Aim:
Print the full listing exactly.

Data:
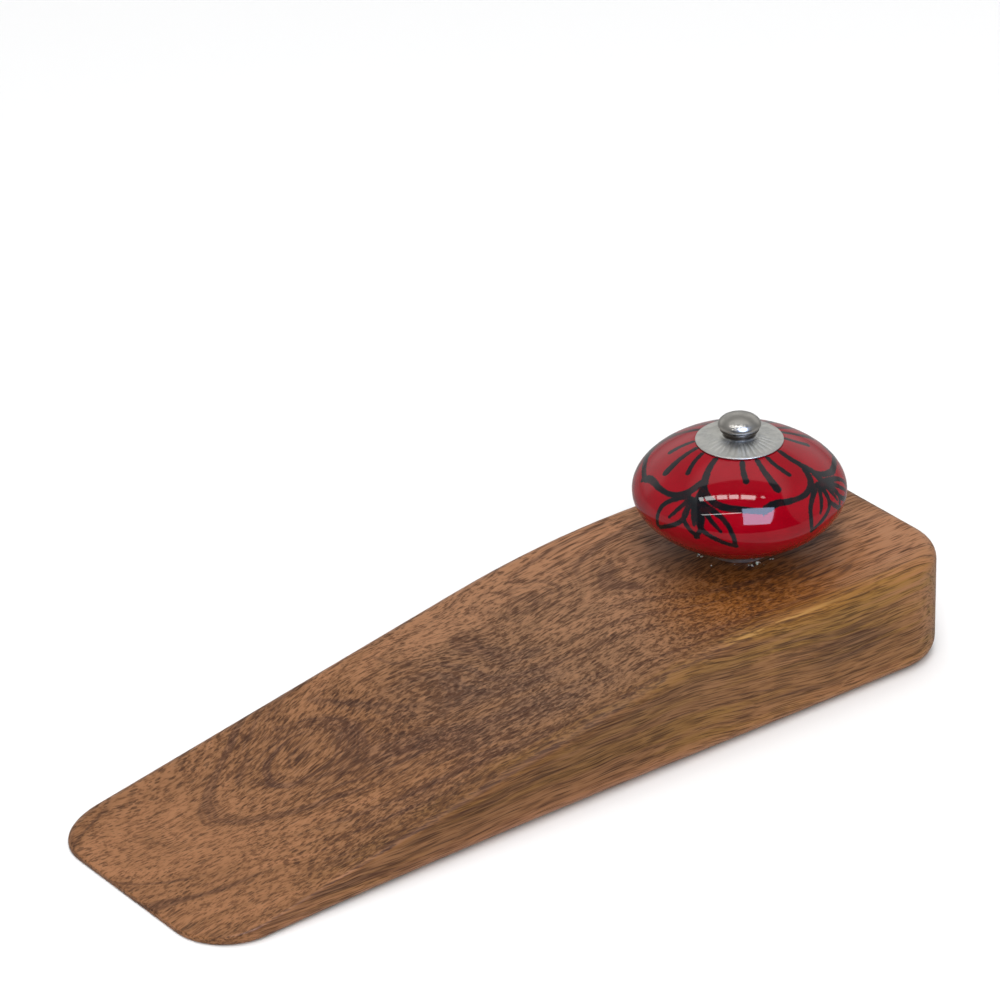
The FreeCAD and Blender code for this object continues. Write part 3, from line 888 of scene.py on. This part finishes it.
def studio_world():
    """White walls on three sides, and a dim room in front of and above the object."""
    world = bpy.data.worlds.new("studio")
    bpy.context.scene.world = world
    world.use_nodes = True
    g = Graph(world.node_tree)
    towards = g.node("ShaderNodeTexCoord").outputs["Generated"]
    forward = g.vector("DOT_PRODUCT", towards, tuple(direction(CAMERA_AZIMUTH, 0)))
    sideways = g.vector("DOT_PRODUCT", towards, tuple(direction(CAMERA_AZIMUTH + 90, 0)))
    upward = g.node("ShaderNodeSeparateXYZ", {"Vector": towards}).outputs["Z"]
    back = g.math("MULTIPLY", g.fade(forward, *BACK_WALL_FORWARD), g.fade(upward, *BACK_WALL_UP))
    walls = g.fade(back, 0.0, 1.0, SIDE_WALLS, BACK_WALL)
    walls = g.math("ADD", walls, g.fade(upward, *CEILING_UP, 0.0, BRIGHT_CEILING - SIDE_WALLS))
    walls = g.math("ADD", walls, g.fade(upward, *GROUND_UP, 0.0, WHITE_BELOW - SIDE_WALLS))
    backdrop = g.math("MULTIPLY", g.fade(upward, *BACKDROP_UP), g.fade(forward, *BACKDROP_FORWARD))
    walls = g.math("MULTIPLY", walls, g.math("MULTIPLY_ADD", backdrop, BACKDROP - 1.0, 1.0))
    within = dark_room(g, forward, sideways, upward)
    room = g.math("MULTIPLY", within, g.fade(forward, *ROOM_DARKENS, DIM_CEILING, DARK_ROOM))
    outside = g.math("MULTIPLY", g.math("SUBTRACT", 1.0, within), walls)
    strength = g.math("ADD", room, outside)
    background = g.node("ShaderNodeBackground", {"Color": (1, 1, 1, 1), "Strength": strength})
    g.finish(background.outputs[0], "ShaderNodeOutputWorld")


def lights():
    """A soft key light from above, and the window, ceiling tubes and strip that show in the gloss."""
    studio_world()
    mirrored = [panel("window", *WINDOW, WINDOW_COLOUR)]
    first, last = (direction(*d) for d in CEILING_TUBE)
    for i, span in enumerate(TUBE_SPANS):
        ends = [bearing(first.lerp(last, share)) for share in span]
        mirrored.append(panel(f"tube_{i}", *ends, TUBE_WIDTH, TUBE_RADIANCE))
    mirrored.append(panel("strip", *STRIP))
    mirrored.append(panel("spot", *SPOT))
    for light in mirrored:
        light.visible_diffuse = False
    for light in (panel("key", *KEY), panel("fill", *FILL)):
        light.visible_glossy = False


def floor():
    """The plain floor that the wedge stands on."""
    half = FLOOR_HALF_WIDTH / MM
    points = [(-half, -half, 0), (half, -half, 0), (half, half, 0), (-half, half, 0)]
    made = new_object("floor", points, [(0, 1, 2, 3)], [floor_paper()])
    made.visible_glossy = False


def camera():
    """The camera, aimed so that the wedge sits low in the picture."""
    data = bpy.data.cameras.new("camera")
    data.sensor_width = SENSOR_WIDTH
    data.lens = LENS
    data.clip_start, data.clip_end = CAMERA_CLIP
    made = bpy.data.objects.new("camera", data)
    towards = direction(CAMERA_AZIMUTH, CAMERA_ELEVATION)
    made.location = Vector(CAMERA_AIM) + towards * CAMERA_DISTANCE
    made.rotation_euler = towards.to_track_quat("Z", "Y").to_euler()
    made.rotation_euler.rotate_axis("Z", math.radians(CAMERA_ROLL))
    bpy.context.scene.collection.objects.link(made)
    bpy.context.scene.camera = made


def finish_cad_nodes():
    """Gives the CAD pieces that stay their materials."""
    zinc = metal("zinc_plated_steel", ZINC, 0.46, 0.58, 0.5)
    # heights of the painted shade under the bolt's head
    groove = [BOLT_HIGH.z - depth for depth in GROOVE_BELOW_TOP]
    polished = metal("polished_nickel", POLISHED_NICKEL, 0.27, 0.34, 0.5, groove)
    finishes = {
        "wedge_block": wood(),
        "base_plate": zinc,
        "knob_bolt": polished,
        "plain_washer": zinc,
        "lock_washer": zinc,
        "hex_nut": zinc,
    }
    for node, material in finishes.items():
        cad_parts[node].data.materials[0] = material


camera()
lights()
floor()
finish_cad_nodes()
ceramic_knob()
fluted_cap()
glue_crumbs()
bpy.context.scene.view_settings.view_transform = "Standard"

Expected answer:
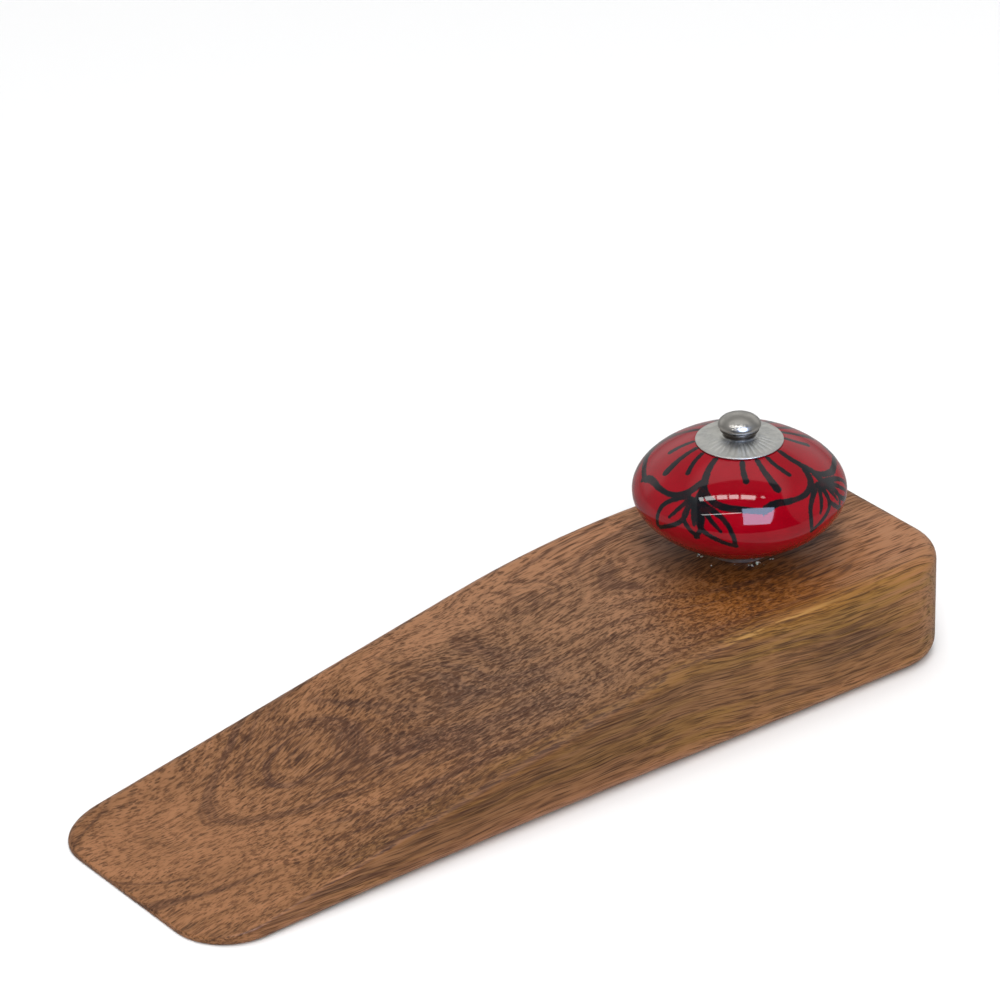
The FreeCAD and Blender code for this object continues. Write part 3, from line 888 of scene.py on. This part finishes it.
def studio_world():
    """White walls on three sides, and a dim room in front of and above the object."""
    world = bpy.data.worlds.new("studio")
    bpy.context.scene.world = world
    world.use_nodes = True
    g = Graph(world.node_tree)
    towards = g.node("ShaderNodeTexCoord").outputs["Generated"]
    forward = g.vector("DOT_PRODUCT", towards, tuple(direction(CAMERA_AZIMUTH, 0)))
    sideways = g.vector("DOT_PRODUCT", towards, tuple(direction(CAMERA_AZIMUTH + 90, 0)))
    upward = g.node("ShaderNodeSeparateXYZ", {"Vector": towards}).outputs["Z"]
    back = g.math("MULTIPLY", g.fade(forward, *BACK_WALL_FORWARD), g.fade(upward, *BACK_WALL_UP))
    walls = g.fade(back, 0.0, 1.0, SIDE_WALLS, BACK_WALL)
    walls = g.math("ADD", walls, g.fade(upward, *CEILING_UP, 0.0, BRIGHT_CEILING - SIDE_WALLS))
    walls = g.math("ADD", walls, g.fade(upward, *GROUND_UP, 0.0, WHITE_BELOW - SIDE_WALLS))
    backdrop = g.math("MULTIPLY", g.fade(upward, *BACKDROP_UP), g.fade(forward, *BACKDROP_FORWARD))
    walls = g.math("MULTIPLY", walls, g.math("MULTIPLY_ADD", backdrop, BACKDROP - 1.0, 1.0))
    within = dark_room(g, forward, sideways, upward)
    room = g.math("MULTIPLY", within, g.fade(forward, *ROOM_DARKENS, DIM_CEILING, DARK_ROOM))
    outside = g.math("MULTIPLY", g.math("SUBTRACT", 1.0, within), walls)
    strength = g.math("ADD", room, outside)
    background = g.node("ShaderNodeBackground", {"Color": (1, 1, 1, 1), "Strength": strength})
    g.finish(background.outputs[0], "ShaderNodeOutputWorld")


def lights():
    """A soft key light from above, and the window, ceiling tubes and strip that show in the gloss."""
    studio_world()
    mirrored = [panel("window", *WINDOW, WINDOW_COLOUR)]
    first, last = (direction(*d) for d in CEILING_TUBE)
    for i, span in enumerate(TUBE_SPANS):
        ends = [bearing(first.lerp(last, share)) for share in span]
        mirrored.append(panel(f"tube_{i}", *ends, TUBE_WIDTH, TUBE_RADIANCE))
    mirrored.append(panel("strip", *STRIP))
    mirrored.append(panel("spot", *SPOT))
    for light in mirrored:
        light.visible_diffuse = False
    for light in (panel("key", *KEY), panel("fill", *FILL)):
        light.visible_glossy = False


def floor():
    """The plain floor that the wedge stands on."""
    half = FLOOR_HALF_WIDTH / MM
    points = [(-half, -half, 0), (half, -half, 0), (half, half, 0), (-half, half, 0)]
    made = new_object("floor", points, [(0, 1, 2, 3)], [floor_paper()])
    made.visible_glossy = False


def camera():
    """The camera, aimed so that the wedge sits low in the picture."""
    data = bpy.data.cameras.new("camera")
    data.sensor_width = SENSOR_WIDTH
    data.lens = LENS
    data.clip_start, data.clip_end = CAMERA_CLIP
    made = bpy.data.objects.new("camera", data)
    towards = direction(CAMERA_AZIMUTH, CAMERA_ELEVATION)
    made.location = Vector(CAMERA_AIM) + towards * CAMERA_DISTANCE
    made.rotation_euler = towards.to_track_quat("Z", "Y").to_euler()
    made.rotation_euler.rotate_axis("Z", math.radians(CAMERA_ROLL))
    bpy.context.scene.collection.objects.link(made)
    bpy.context.scene.camera = made


def finish_cad_nodes():
    """Gives the CAD pieces that stay their materials."""
    zinc = metal("zinc_plated_steel", ZINC, 0.46, 0.58, 0.5)
    # heights of the painted shade under the bolt's head
    groove = [BOLT_HIGH.z - depth for depth in GROOVE_BELOW_TOP]
    polished = metal("polished_nickel", POLISHED_NICKEL, 0.27, 0.34, 0.5, groove)
    finishes = {
        "wedge_block": wood(),
        "base_plate": zinc,
        "knob_bolt": polished,
        "plain_washer": zinc,
        "lock_washer": zinc,
        "hex_nut": zinc,
    }
    for node, material in finishes.items():
        cad_parts[node].data.materials[0] = material


camera()
lights()
floor()
finish_cad_nodes()
ceramic_knob()
fluted_cap()
glue_crumbs()
bpy.context.scene.view_settings.view_transform = "Standard"